* REQUIRED TASK: Extract the data exactly, missing nothing.

* DATASET EXTRACT:
## BEGIN

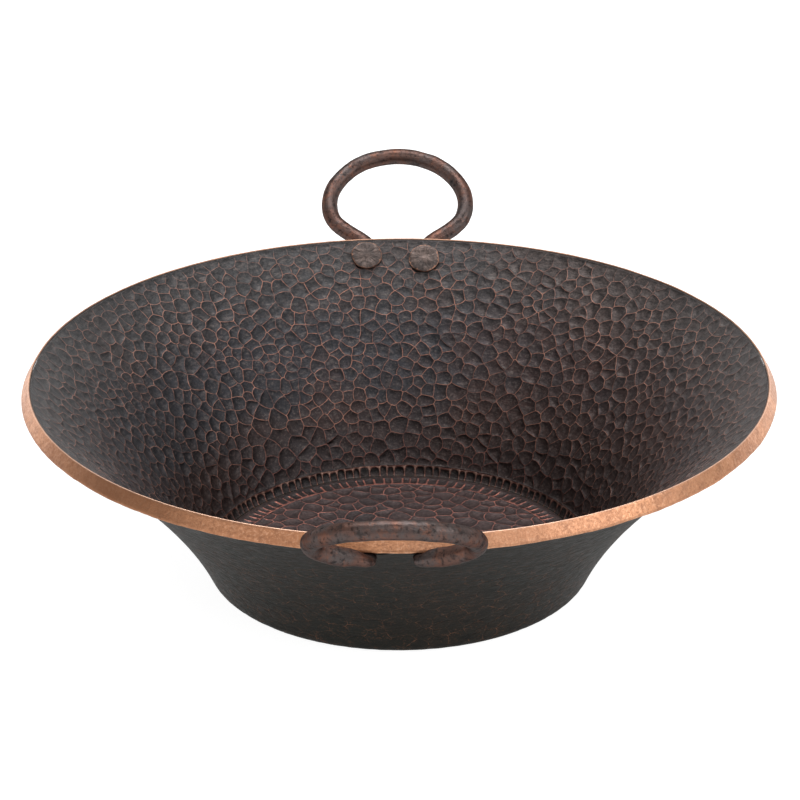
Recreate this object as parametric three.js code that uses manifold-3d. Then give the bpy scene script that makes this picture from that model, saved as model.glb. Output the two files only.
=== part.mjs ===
// A hammered copper pan with two riveted loop handles.
// Millimetres, +Z up. The origin is the centre of the resting face; the handles lie along +Y (rear) and -Y (front).
import * as THREE from "three";
import { mergeVertices } from "three/addons/utils/BufferGeometryUtils.js";
import Module from "manifold-3d";

const { degToRad } = THREE.MathUtils;

// ---- Driving dimensions ----
const RIM_RADIUS = 200; // where the wall meets the top of the rim band
const RIM_HEIGHT = 116;
const SHEET = 2; // thickness of the wall and the floor
const JOINT_GAP = 0.3; // room left for solder, and between parts that touch

const HEEL_FLAT_RADIUS = 101; // the resting ring ends here and the heel bend starts
const HEEL_BEND = 6;
const FOOT_ANGLE = degToRad(66); // slope of the wall just above the heel
const LIP_ANGLE = degToRad(40); // slope of the wall at the rim
const FLANGE_WIDTH = 14; // the part of the wall turned in under the floor

const BAND_WIDTH = 8.4;
const BAND_THICKNESS = 1.2;
const BAND_SLOPE = degToRad(60); // how steeply the band turns down

const ROD_RADIUS = 4.6;
const LEG_HALF_THICKNESS = 2.5; // the rod is forged thinner where it goes under the band
const LEG_HALF_WIDTH = 5.2;
const PADDLE_RADIUS = 7.2; // the flat end of the leg, which lies on the wall
const PADDLE_THICKNESS = 4;
const LOOP_TILT = degToRad(37.1); // slope of the loop's plane
const LOOP_CENTRE_OUT = 29.4; // the loop's widest line, outward of RIM_RADIUS
const LOOP_CENTRE_UP = 10.8; // and above RIM_HEIGHT
// Half of the loop's centre line, from its crown down to the leg: across, along the loop's plane from its
// widest line, and how far it is bowed out of that plane to clear the band.
const LOOP_POINTS = [
  [13, 32.6, 0],
  [25.2, 27.2, 0],
  [35, 17.6, 0],
  [40.2, 7.6, 0],
  [41.2, -2.4, 0.2],
  [38.8, -10.8, 0.9],
  [33.2, -16.6, 1.8],
  [26.8, -21, 2.5],
  [19.8, -26.3, 2.3],
  [15, -31.2, 2.7],
  [13.8, -34.6, 1.3],
];
const LOOP_CROWN = 34.4;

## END

* OUTPUT OF THE EXERCISE:
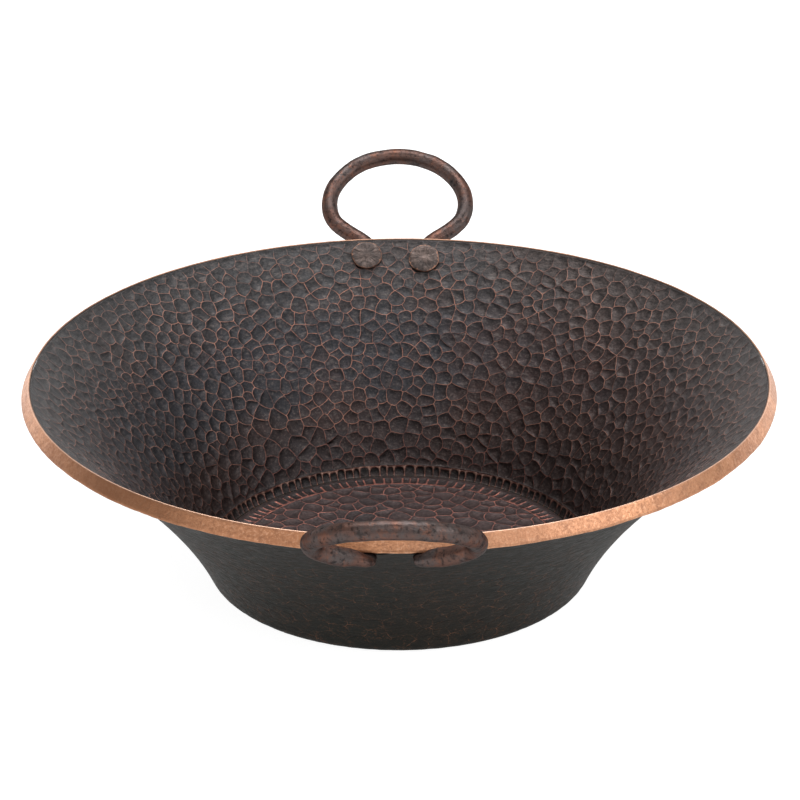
Recreate this object as parametric three.js code that uses manifold-3d. Then give the bpy scene script that makes this picture from that model, saved as model.glb. Output the two files only.
=== part.mjs ===
// A hammered copper pan with two riveted loop handles.
// Millimetres, +Z up. The origin is the centre of the resting face; the handles lie along +Y (rear) and -Y (front).
import * as THREE from "three";
import { mergeVertices } from "three/addons/utils/BufferGeometryUtils.js";
import Module from "manifold-3d";

const { degToRad } = THREE.MathUtils;

// ---- Driving dimensions ----
const RIM_RADIUS = 200; // where the wall meets the top of the rim band
const RIM_HEIGHT = 116;
const SHEET = 2; // thickness of the wall and the floor
const JOINT_GAP = 0.3; // room left for solder, and between parts that touch

const HEEL_FLAT_RADIUS = 101; // the resting ring ends here and the heel bend starts
const HEEL_BEND = 6;
const FOOT_ANGLE = degToRad(66); // slope of the wall just above the heel
const LIP_ANGLE = degToRad(40); // slope of the wall at the rim
const FLANGE_WIDTH = 14; // the part of the wall turned in under the floor

const BAND_WIDTH = 8.4;
const BAND_THICKNESS = 1.2;
const BAND_SLOPE = degToRad(60); // how steeply the band turns down

const ROD_RADIUS = 4.6;
const LEG_HALF_THICKNESS = 2.5; // the rod is forged thinner where it goes under the band
const LEG_HALF_WIDTH = 5.2;
const PADDLE_RADIUS = 7.2; // the flat end of the leg, which lies on the wall
const PADDLE_THICKNESS = 4;
const LOOP_TILT = degToRad(37.1); // slope of the loop's plane
const LOOP_CENTRE_OUT = 29.4; // the loop's widest line, outward of RIM_RADIUS
const LOOP_CENTRE_UP = 10.8; // and above RIM_HEIGHT
// Half of the loop's centre line, from its crown down to the leg: across, along the loop's plane from its
// widest line, and how far it is bowed out of that plane to clear the band.
const LOOP_POINTS = [
  [13, 32.6, 0],
  [25.2, 27.2, 0],
  [35, 17.6, 0],
  [40.2, 7.6, 0],
  [41.2, -2.4, 0.2],
  [38.8, -10.8, 0.9],
  [33.2, -16.6, 1.8],
  [26.8, -21, 2.5],
  [19.8, -26.3, 2.3],
  [15, -31.2, 2.7],
  [13.8, -34.6, 1.3],
];
const LOOP_CROWN = 34.4;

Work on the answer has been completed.